For myself, I think what the OP is talking about is maybe more conceptual and mathematic. That a GM saying: "The DC for a hard task is 20, I call this at 22 as it's a little harder than usual but not much." is the same as a GM saying: "You've chosen the dice and the success, but I think this should require 4 instead of 3."
Which, yea, games-is-games. One can say that the d20 Player has all the control over how his character performs by crafting his story in such a way as he attempts Y action instead of Z action and the GM is bound to utilize the DCs found in the DMG/PHB and shouldn't cheat the players like the naughty bad man we all know he secretly longs to be.

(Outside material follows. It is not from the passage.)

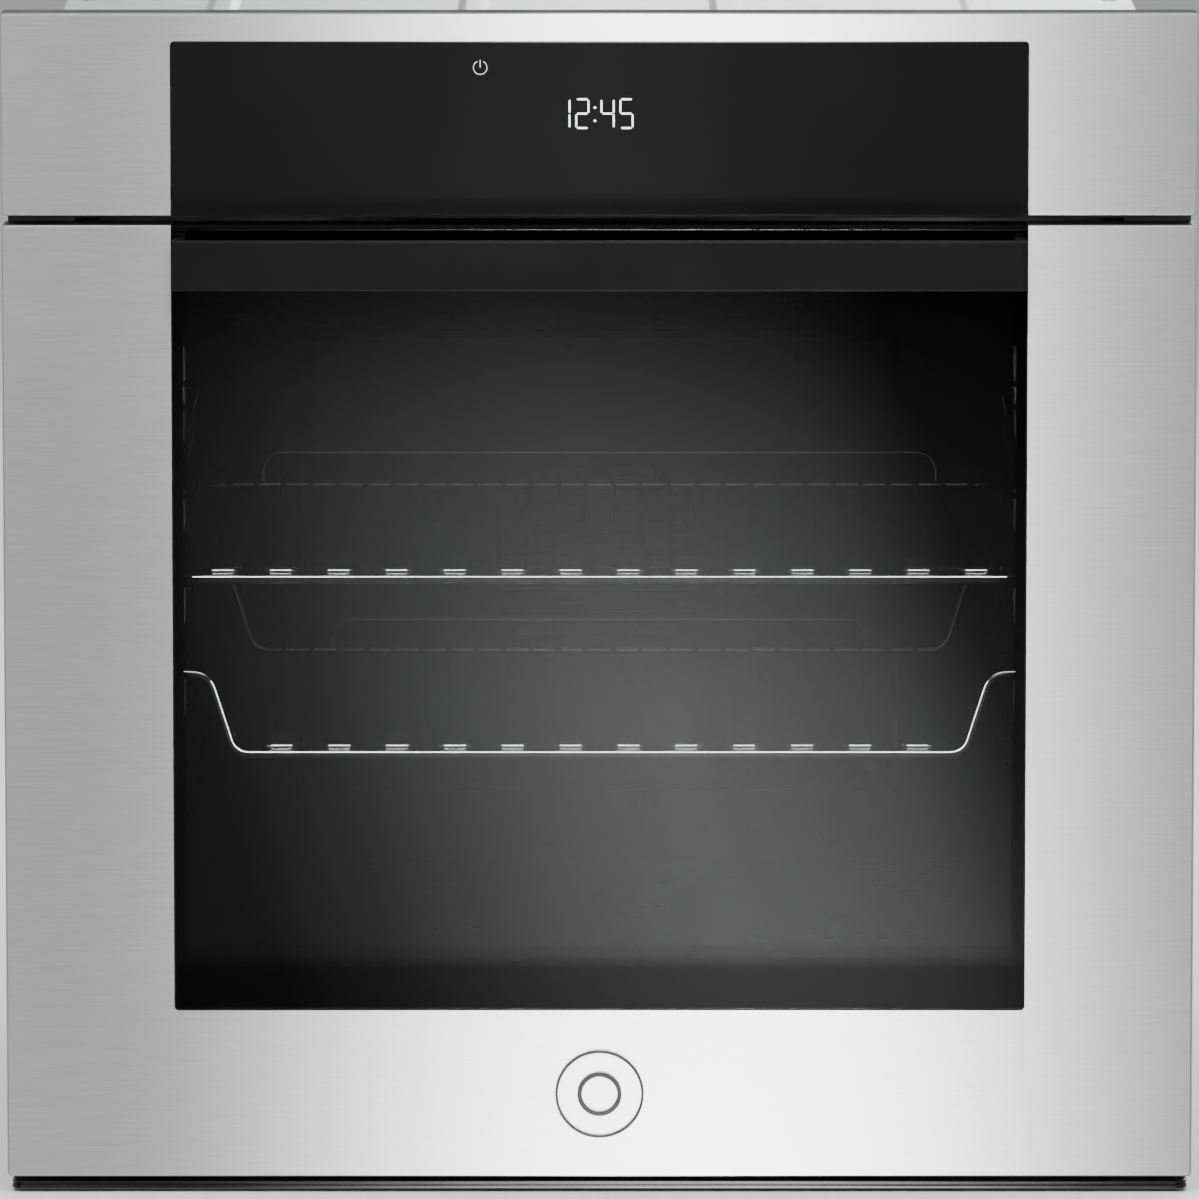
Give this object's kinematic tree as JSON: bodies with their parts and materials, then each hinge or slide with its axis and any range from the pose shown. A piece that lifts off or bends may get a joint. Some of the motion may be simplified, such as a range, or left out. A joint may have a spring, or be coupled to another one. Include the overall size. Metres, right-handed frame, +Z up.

(As far as the difference between curve and linear and fumbles ... I like the SpyCraft 2 approach where there's no guaranteed failures on a 1, but for most actions a 1 is an "error" and even if it's a success the GM has the option of spending an Action Point type thing to "activate" it. Mixes story and randomized numbers quite nicely. Sometimes, yea, maybe even a skilled person should fail 5% of the time for some wacky story reason ... sometimes he should only fail .0005% of the time while Bob the Bunglin' Redshirt fails 10% of the time outright. In part, the people at the table decide. ))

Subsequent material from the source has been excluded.